------ Supplied material

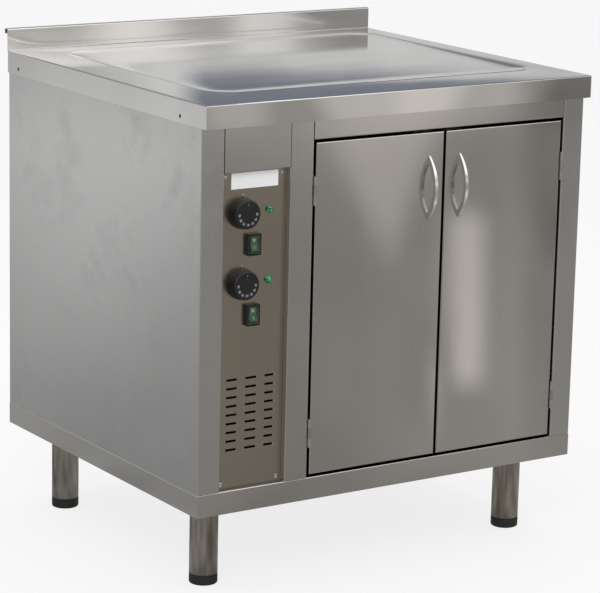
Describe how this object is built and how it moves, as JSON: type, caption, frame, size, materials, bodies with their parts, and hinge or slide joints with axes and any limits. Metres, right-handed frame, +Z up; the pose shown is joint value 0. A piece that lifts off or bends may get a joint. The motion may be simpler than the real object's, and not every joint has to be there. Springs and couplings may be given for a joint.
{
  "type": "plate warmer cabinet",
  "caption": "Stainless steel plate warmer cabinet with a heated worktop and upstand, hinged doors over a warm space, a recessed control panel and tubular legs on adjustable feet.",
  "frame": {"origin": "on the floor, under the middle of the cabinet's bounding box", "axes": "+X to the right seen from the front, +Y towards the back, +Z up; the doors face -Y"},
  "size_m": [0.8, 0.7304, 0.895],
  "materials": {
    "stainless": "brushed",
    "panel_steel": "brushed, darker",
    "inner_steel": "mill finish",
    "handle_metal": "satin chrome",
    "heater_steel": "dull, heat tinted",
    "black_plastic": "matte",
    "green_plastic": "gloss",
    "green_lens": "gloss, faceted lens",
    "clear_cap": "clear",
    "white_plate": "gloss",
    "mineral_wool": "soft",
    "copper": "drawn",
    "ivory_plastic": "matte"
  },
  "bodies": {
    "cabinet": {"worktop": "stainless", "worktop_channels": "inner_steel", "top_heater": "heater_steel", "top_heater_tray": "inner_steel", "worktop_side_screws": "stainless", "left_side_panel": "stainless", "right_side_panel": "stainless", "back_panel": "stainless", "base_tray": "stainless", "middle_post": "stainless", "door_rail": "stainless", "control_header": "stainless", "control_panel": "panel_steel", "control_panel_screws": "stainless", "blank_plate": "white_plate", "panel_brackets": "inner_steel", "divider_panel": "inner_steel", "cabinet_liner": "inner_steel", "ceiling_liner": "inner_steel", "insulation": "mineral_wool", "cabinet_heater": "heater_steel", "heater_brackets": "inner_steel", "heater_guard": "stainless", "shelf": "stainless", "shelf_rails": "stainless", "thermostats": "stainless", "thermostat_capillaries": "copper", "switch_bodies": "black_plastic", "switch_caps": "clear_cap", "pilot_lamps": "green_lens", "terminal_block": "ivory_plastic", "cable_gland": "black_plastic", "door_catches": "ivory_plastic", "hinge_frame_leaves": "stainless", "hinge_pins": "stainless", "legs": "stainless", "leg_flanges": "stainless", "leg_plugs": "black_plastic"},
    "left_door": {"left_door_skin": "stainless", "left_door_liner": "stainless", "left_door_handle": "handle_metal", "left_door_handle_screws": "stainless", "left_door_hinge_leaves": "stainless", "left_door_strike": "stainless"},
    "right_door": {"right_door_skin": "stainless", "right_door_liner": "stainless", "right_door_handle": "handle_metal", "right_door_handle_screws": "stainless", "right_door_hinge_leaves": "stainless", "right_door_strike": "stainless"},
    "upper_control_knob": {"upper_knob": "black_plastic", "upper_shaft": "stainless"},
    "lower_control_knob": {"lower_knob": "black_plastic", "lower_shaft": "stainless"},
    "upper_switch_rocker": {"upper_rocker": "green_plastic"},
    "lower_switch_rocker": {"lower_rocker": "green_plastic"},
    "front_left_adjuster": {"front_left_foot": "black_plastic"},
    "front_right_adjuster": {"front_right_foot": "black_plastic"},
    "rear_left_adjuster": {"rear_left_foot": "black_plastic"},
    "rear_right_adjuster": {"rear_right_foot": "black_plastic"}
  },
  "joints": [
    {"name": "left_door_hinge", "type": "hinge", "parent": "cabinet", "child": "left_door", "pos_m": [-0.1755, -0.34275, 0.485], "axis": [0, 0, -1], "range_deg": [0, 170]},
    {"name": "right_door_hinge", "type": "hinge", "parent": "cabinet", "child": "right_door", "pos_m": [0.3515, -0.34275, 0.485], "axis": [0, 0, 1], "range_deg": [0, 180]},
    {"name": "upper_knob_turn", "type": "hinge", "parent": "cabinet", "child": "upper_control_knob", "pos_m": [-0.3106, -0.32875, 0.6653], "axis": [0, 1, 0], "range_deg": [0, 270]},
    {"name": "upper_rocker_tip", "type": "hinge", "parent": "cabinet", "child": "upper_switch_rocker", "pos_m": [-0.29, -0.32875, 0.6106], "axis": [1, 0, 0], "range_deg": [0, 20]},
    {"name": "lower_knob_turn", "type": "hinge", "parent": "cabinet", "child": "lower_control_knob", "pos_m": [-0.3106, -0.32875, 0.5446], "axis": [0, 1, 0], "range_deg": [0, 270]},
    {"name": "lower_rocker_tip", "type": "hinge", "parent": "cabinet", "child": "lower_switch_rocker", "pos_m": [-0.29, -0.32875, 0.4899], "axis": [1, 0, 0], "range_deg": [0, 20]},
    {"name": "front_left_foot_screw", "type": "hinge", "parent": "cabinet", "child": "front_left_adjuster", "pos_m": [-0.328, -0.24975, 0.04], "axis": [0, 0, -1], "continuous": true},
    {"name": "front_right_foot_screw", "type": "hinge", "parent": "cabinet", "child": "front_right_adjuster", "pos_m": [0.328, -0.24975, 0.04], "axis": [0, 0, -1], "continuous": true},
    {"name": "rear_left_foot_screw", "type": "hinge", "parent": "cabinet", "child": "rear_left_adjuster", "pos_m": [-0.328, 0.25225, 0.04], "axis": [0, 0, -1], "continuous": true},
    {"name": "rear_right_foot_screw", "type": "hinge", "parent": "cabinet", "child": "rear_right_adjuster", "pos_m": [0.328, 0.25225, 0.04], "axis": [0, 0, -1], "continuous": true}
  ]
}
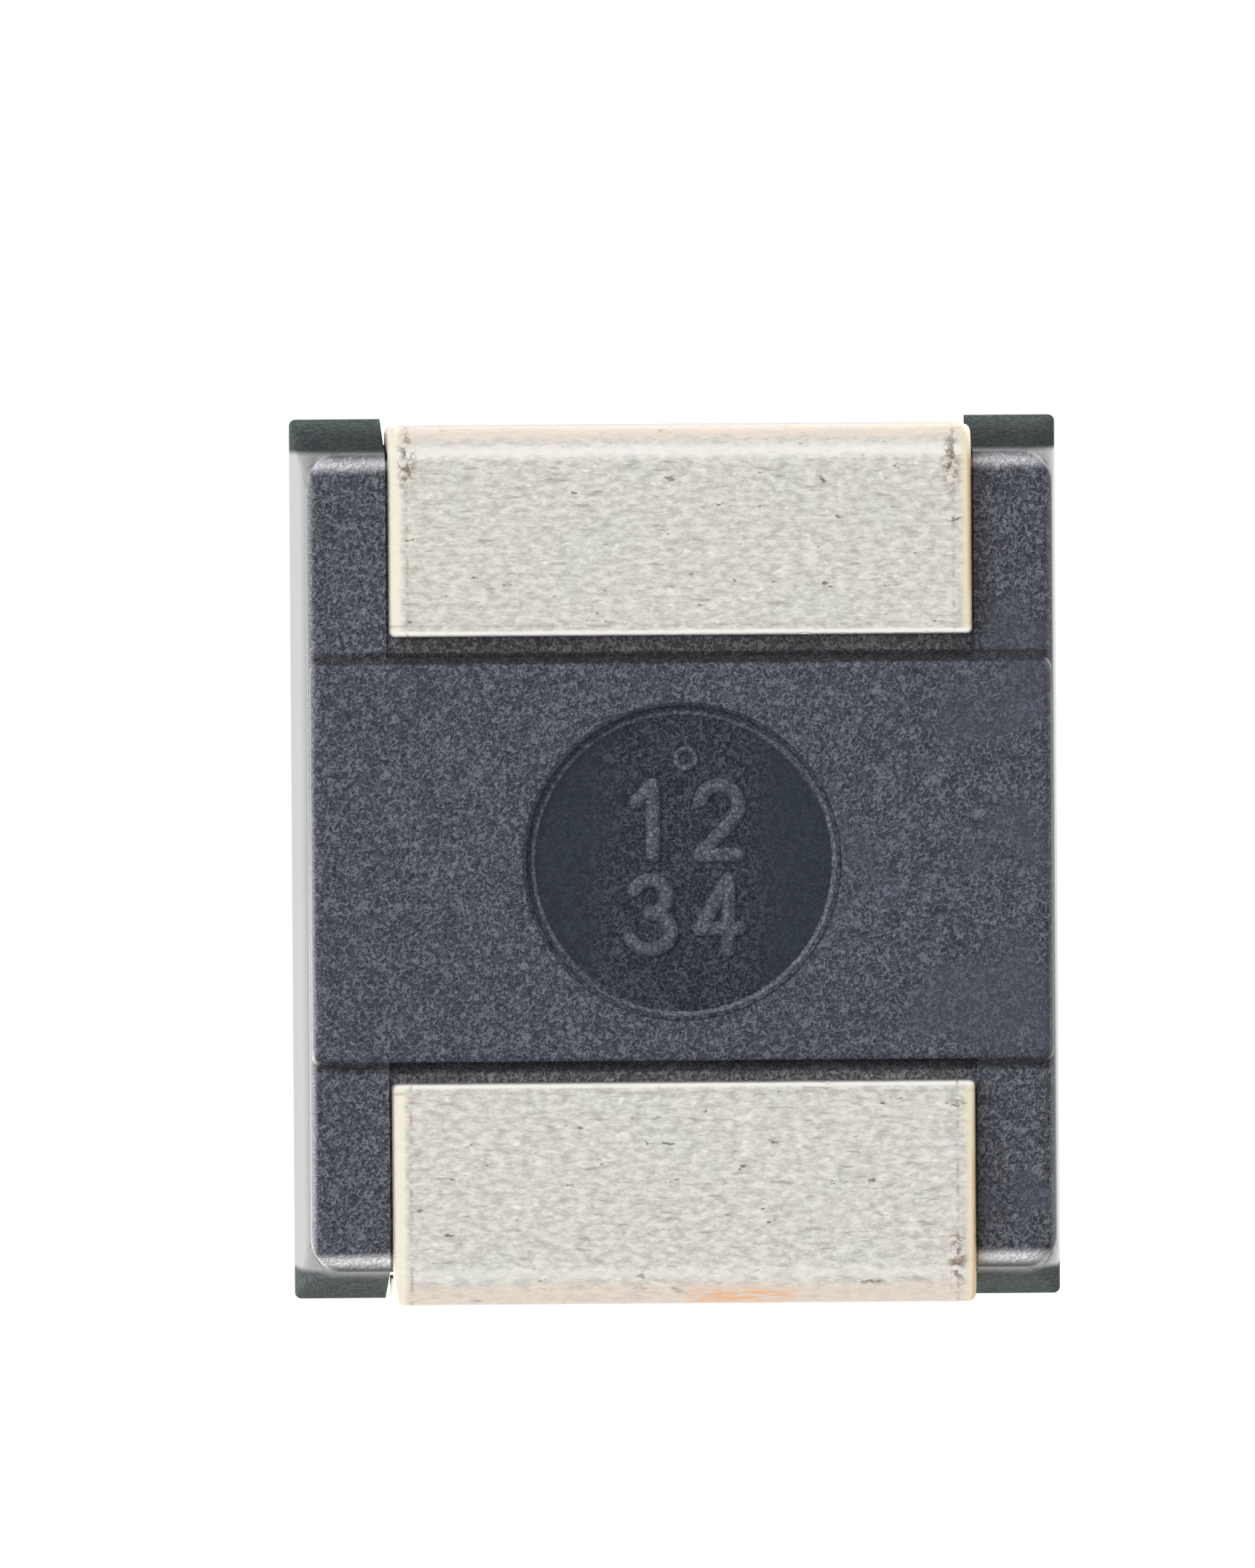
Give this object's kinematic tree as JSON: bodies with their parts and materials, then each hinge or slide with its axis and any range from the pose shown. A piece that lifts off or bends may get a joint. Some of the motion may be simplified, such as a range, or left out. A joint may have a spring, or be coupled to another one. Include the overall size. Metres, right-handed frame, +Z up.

------------

| Requirement |
Output the listing above exactly as it appears.

| The result |
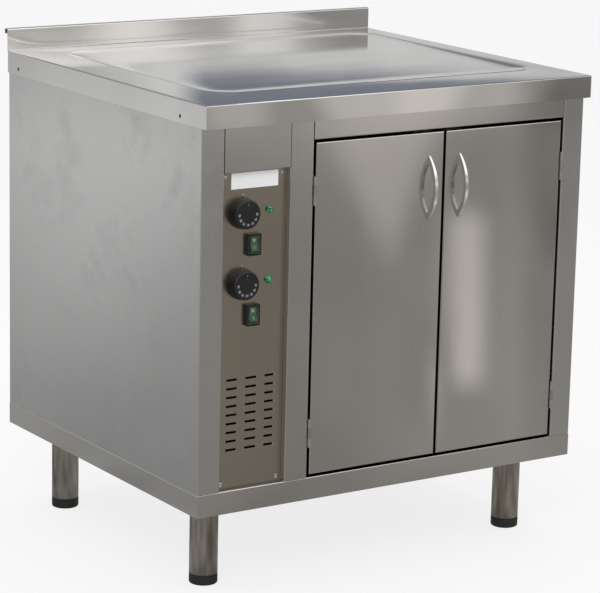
Describe how this object is built and how it moves, as JSON: type, caption, frame, size, materials, bodies with their parts, and hinge or slide joints with axes and any limits. Metres, right-handed frame, +Z up; the pose shown is joint value 0. A piece that lifts off or bends may get a joint. The motion may be simpler than the real object's, and not every joint has to be there. Springs and couplings may be given for a joint.
{
  "type": "plate warmer cabinet",
  "caption": "Stainless steel plate warmer cabinet with a heated worktop and upstand, hinged doors over a warm space, a recessed control panel and tubular legs on adjustable feet.",
  "frame": {"origin": "on the floor, under the middle of the cabinet's bounding box", "axes": "+X to the right seen from the front, +Y towards the back, +Z up; the doors face -Y"},
  "size_m": [0.8, 0.7304, 0.895],
  "materials": {
    "stainless": "brushed",
    "panel_steel": "brushed, darker",
    "inner_steel": "mill finish",
    "handle_metal": "satin chrome",
    "heater_steel": "dull, heat tinted",
    "black_plastic": "matte",
    "green_plastic": "gloss",
    "green_lens": "gloss, faceted lens",
    "clear_cap": "clear",
    "white_plate": "gloss",
    "mineral_wool": "soft",
    "copper": "drawn",
    "ivory_plastic": "matte"
  },
  "bodies": {
    "cabinet": {"worktop": "stainless", "worktop_channels": "inner_steel", "top_heater": "heater_steel", "top_heater_tray": "inner_steel", "worktop_side_screws": "stainless", "left_side_panel": "stainless", "right_side_panel": "stainless", "back_panel": "stainless", "base_tray": "stainless", "middle_post": "stainless", "door_rail": "stainless", "control_header": "stainless", "control_panel": "panel_steel", "control_panel_screws": "stainless", "blank_plate": "white_plate", "panel_brackets": "inner_steel", "divider_panel": "inner_steel", "cabinet_liner": "inner_steel", "ceiling_liner": "inner_steel", "insulation": "mineral_wool", "cabinet_heater": "heater_steel", "heater_brackets": "inner_steel", "heater_guard": "stainless", "shelf": "stainless", "shelf_rails": "stainless", "thermostats": "stainless", "thermostat_capillaries": "copper", "switch_bodies": "black_plastic", "switch_caps": "clear_cap", "pilot_lamps": "green_lens", "terminal_block": "ivory_plastic", "cable_gland": "black_plastic", "door_catches": "ivory_plastic", "hinge_frame_leaves": "stainless", "hinge_pins": "stainless", "legs": "stainless", "leg_flanges": "stainless", "leg_plugs": "black_plastic"},
    "left_door": {"left_door_skin": "stainless", "left_door_liner": "stainless", "left_door_handle": "handle_metal", "left_door_handle_screws": "stainless", "left_door_hinge_leaves": "stainless", "left_door_strike": "stainless"},
    "right_door": {"right_door_skin": "stainless", "right_door_liner": "stainless", "right_door_handle": "handle_metal", "right_door_handle_screws": "stainless", "right_door_hinge_leaves": "stainless", "right_door_strike": "stainless"},
    "upper_control_knob": {"upper_knob": "black_plastic", "upper_shaft": "stainless"},
    "lower_control_knob": {"lower_knob": "black_plastic", "lower_shaft": "stainless"},
    "upper_switch_rocker": {"upper_rocker": "green_plastic"},
    "lower_switch_rocker": {"lower_rocker": "green_plastic"},
    "front_left_adjuster": {"front_left_foot": "black_plastic"},
    "front_right_adjuster": {"front_right_foot": "black_plastic"},
    "rear_left_adjuster": {"rear_left_foot": "black_plastic"},
    "rear_right_adjuster": {"rear_right_foot": "black_plastic"}
  },
  "joints": [
    {"name": "left_door_hinge", "type": "hinge", "parent": "cabinet", "child": "left_door", "pos_m": [-0.1755, -0.34275, 0.485], "axis": [0, 0, -1], "range_deg": [0, 170]},
    {"name": "right_door_hinge", "type": "hinge", "parent": "cabinet", "child": "right_door", "pos_m": [0.3515, -0.34275, 0.485], "axis": [0, 0, 1], "range_deg": [0, 180]},
    {"name": "upper_knob_turn", "type": "hinge", "parent": "cabinet", "child": "upper_control_knob", "pos_m": [-0.3106, -0.32875, 0.6653], "axis": [0, 1, 0], "range_deg": [0, 270]},
    {"name": "upper_rocker_tip", "type": "hinge", "parent": "cabinet", "child": "upper_switch_rocker", "pos_m": [-0.29, -0.32875, 0.6106], "axis": [1, 0, 0], "range_deg": [0, 20]},
    {"name": "lower_knob_turn", "type": "hinge", "parent": "cabinet", "child": "lower_control_knob", "pos_m": [-0.3106, -0.32875, 0.5446], "axis": [0, 1, 0], "range_deg": [0, 270]},
    {"name": "lower_rocker_tip", "type": "hinge", "parent": "cabinet", "child": "lower_switch_rocker", "pos_m": [-0.29, -0.32875, 0.4899], "axis": [1, 0, 0], "range_deg": [0, 20]},
    {"name": "front_left_foot_screw", "type": "hinge", "parent": "cabinet", "child": "front_left_adjuster", "pos_m": [-0.328, -0.24975, 0.04], "axis": [0, 0, -1], "continuous": true},
    {"name": "front_right_foot_screw", "type": "hinge", "parent": "cabinet", "child": "front_right_adjuster", "pos_m": [0.328, -0.24975, 0.04], "axis": [0, 0, -1], "continuous": true},
    {"name": "rear_left_foot_screw", "type": "hinge", "parent": "cabinet", "child": "rear_left_adjuster", "pos_m": [-0.328, 0.25225, 0.04], "axis": [0, 0, -1], "continuous": true},
    {"name": "rear_right_foot_screw", "type": "hinge", "parent": "cabinet", "child": "rear_right_adjuster", "pos_m": [0.328, 0.25225, 0.04], "axis": [0, 0, -1], "continuous": true}
  ]
}
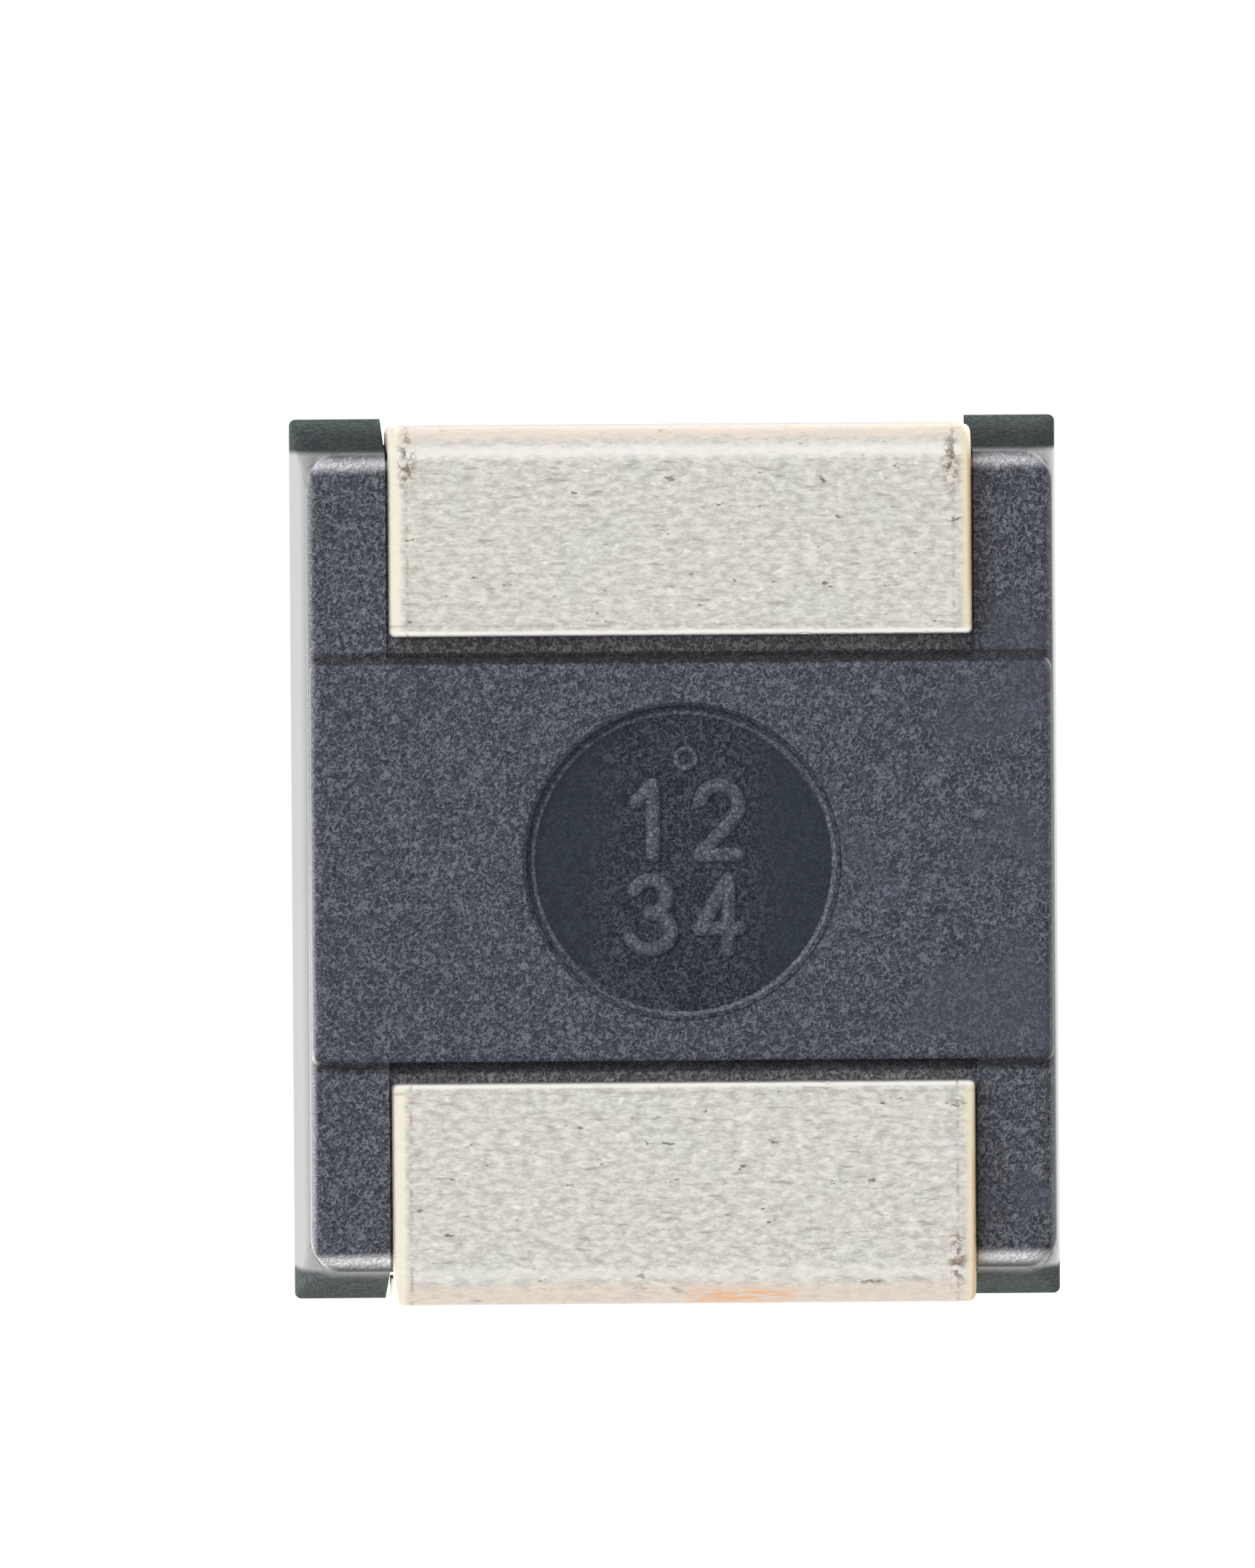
Give this object's kinematic tree as JSON: bodies with their parts and materials, then each hinge or slide with its axis and any range from the pose shown. A piece that lifts off or bends may get a joint. Some of the motion may be simplified, such as a range, or left out. A joint may have a spring, or be coupled to another one. Include the overall size. Metres, right-handed frame, +Z up.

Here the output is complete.